By Pvt. Paul HolstonJanuary 26, 2010
CASEY GARRISON South Korea - 'Manchus' from 2nd Battalion, 9th Infantry Regiment, 1st Heavy Brigade Combat Team, trained alongside with some very special guests at the Close Combat Tactical Trainer facility on USAG-Casey.
An armor and infantry platoon from the 75th Republic of Korea Brigade joined the 'Manchus' Jan. 21 as part of 'Iron Focus', a brigade level exercise. During this particular exercise held at CCTT, Soldiers from 2-9th Inf. taught ROK soldiers how to operate vehicles and weapon systems through virtual demonstrations in the facility.
Leaders as well as the 75th ROK Brigade Commander, Col.

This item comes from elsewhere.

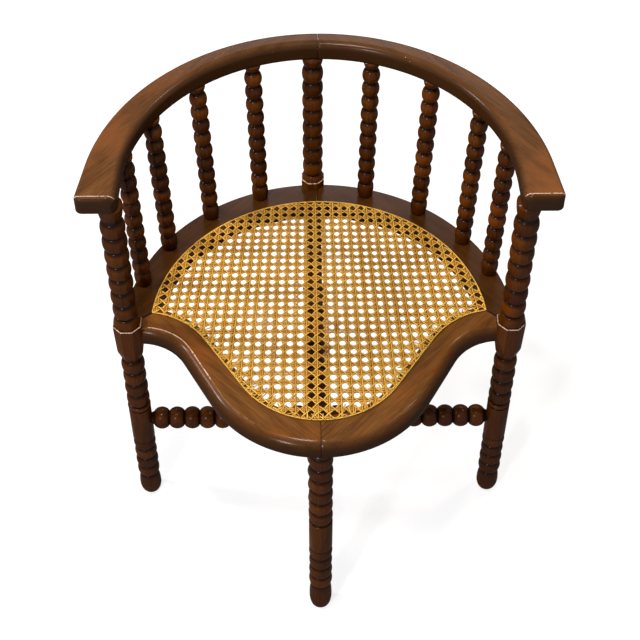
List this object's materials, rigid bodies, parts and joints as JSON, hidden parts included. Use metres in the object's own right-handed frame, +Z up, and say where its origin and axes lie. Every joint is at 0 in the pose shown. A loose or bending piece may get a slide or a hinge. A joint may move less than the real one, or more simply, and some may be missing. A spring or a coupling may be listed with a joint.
{
  "type": "chair",
  "caption": "Corner chair with a round arm and crest on bobbin-turned posts, turned spindles, crossed stretchers and a caned seat with a rounded nose.",
  "frame": {"origin": "on the floor, under the middle of the chair's outer box", "axes": "+Z up, the chair's front towards -Y, +X towards the right-hand arm seen from the front"},
  "size_m": [0.6616, 0.56, 0.72],
  "materials": {
    "arm_wood": "worn satin varnish, reddish brown",
    "turned_wood": "satin varnish, dark reddish brown",
    "rail_wood": "satin varnish, dark brown",
    "dowel_wood": "bare",
    "cane": "golden split cane, satin"
  },
  "bodies": {
    "root": {"arm_left": "arm_wood", "arm_right": "arm_wood", "crest_dowel": "dowel_wood", "post_left": "turned_wood", "post_right": "turned_wood", "post_back": "turned_wood", "leg_front": "turned_wood", "spindle_left_1": "turned_wood", "spindle_left_2": "turned_wood", "spindle_left_3": "turned_wood", "spindle_left_4": "turned_wood", "spindle_right_1": "turned_wood", "spindle_right_2": "turned_wood", "spindle_right_3": "turned_wood", "spindle_right_4": "turned_wood", "seat_rail_back_left": "rail_wood", "seat_rail_back_right": "rail_wood", "seat_rail_front_left": "rail_wood", "seat_rail_front_right": "rail_wood", "seat_dowel_back": "dowel_wood", "seat_dowel_front": "dowel_wood", "stretcher_side": "turned_wood", "stretcher_fore": "turned_wood", "cane_seat": "cane", "cane_binder": "cane"}
  },
  "joints": []
}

Eun Sang Jung, came to CCTT to observe the training between the 'Manchus' and ROK soldiers, as well as learn how American Soldiers use the facility for their own benefit.
"This is actually the first time we have incorporated the ROK army and American Soldiers together in this facility," said William Scafe, a technical trainer professional who works at CCTT. "By allowing them to get a good perspective on how Soldiers train before going out and doing the real thing, they were able to get familiar with the technology this facility has to offer and practice with our simulators with guidance from American Soldiers."

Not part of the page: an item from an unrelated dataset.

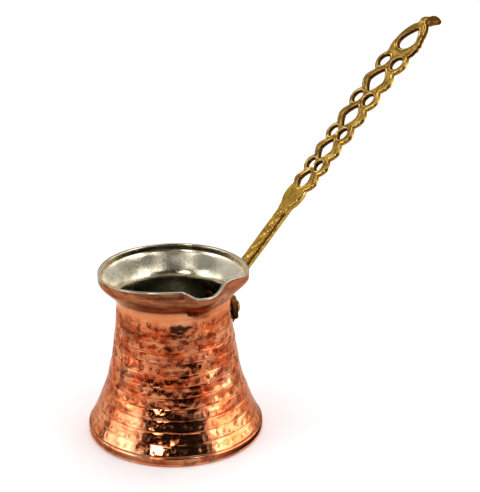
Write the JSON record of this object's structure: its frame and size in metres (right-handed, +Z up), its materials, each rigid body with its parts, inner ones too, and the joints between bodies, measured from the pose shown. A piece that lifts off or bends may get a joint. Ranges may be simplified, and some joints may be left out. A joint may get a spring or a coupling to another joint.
{
  "type": "turkish coffee pot",
  "caption": "Hammered copper coffee pot with a flared foot, a pinched pouring spout, a tinned inside and a riveted brass openwork handle.",
  "frame": {"origin": "centre of the base, on the plane that the pot stands on", "axes": "+Z up along the pot's own axis, +X in the upright plane of the handle, on the handle's side; the spout points nearly along -Y"},
  "size_m": [0.2046, 0.087, 0.1897],
  "materials": {
    "copper": "hammered, polished copper",
    "tin": "wiped hot-tin lining",
    "brass": "cast brass, darkened in the recesses",
    "rivet_brass": "hammered rivet head"
  },
  "bodies": {
    "root": {"copper_body": "copper", "tin_lining": "tin", "handle": "brass", "rivet_left": "rivet_brass", "rivet_right": "rivet_brass", "rivet_lower": "rivet_brass"}
  },
  "joints": []
}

"The ROK Army leadership was very interested in observing how we train in a virtual circumstance before going out to conduct live training," said Lt. Col. Milford H. Beagle Jr., 2-9th Inf. battalion commander. "Their Soldiers received familiarization training today and learned how we move and communicate in a virtual world."
This exercised tested the Soldiers of 2-9th Inf. as the language barrier between them and ROK soldiers was the challenge when teaching them how to operate the simulators.
With the assistance of Korean Augmentation to the U.S. Army Soldiers, this obstacle was overcome as ROK soldiers began to understand and demonstrated how they were able to operate the simulation systems.
"Being able to train with the American Soldiers in this virtual reality facility was interesting and exciting," said 2nd Lt. Han Byul Kim, a ROK platoon leader. "We've never experienced training with simulations like this before, as our Army doesn't have these types of simulation systems. It gives us a better understanding of how the U.S. Army implements their training."
Pvt. Brandon Henderson from A Co., 2-9th Inf. describes how he feels being able to teach ROK soldiers the basics of operating a simulated Bradley Fighting Vehicle.
"It makes me feel good to help, especially these ROK soldiers," Henderson said. "I believe they are intelligent soldiers and by working together with them, will make both our Armies stronger."
Beagle describes how this was a good experience for his Soldiers training with the ROK.
"This was a good chance to figure out the smaller things that I don't think have been experimented with for quite some time when it comes to working with our ROK counterparts," Beagle said.
"This is great training for my Soldiers; it is not an easy operation. It should also give the ROK Army leadership something to think about as we continue to improve our integration together."
"All in all, this was another example of how the strength of the ROK-U.S. alliance is able to continue working together," Beagle said.
"This was a tremendous opportunity for them, being able to train at our facilities and completing the same missions that we do, just makes for a better training condition, training environment, and a better team. It's going to set the stage for greater training opportunities down the road."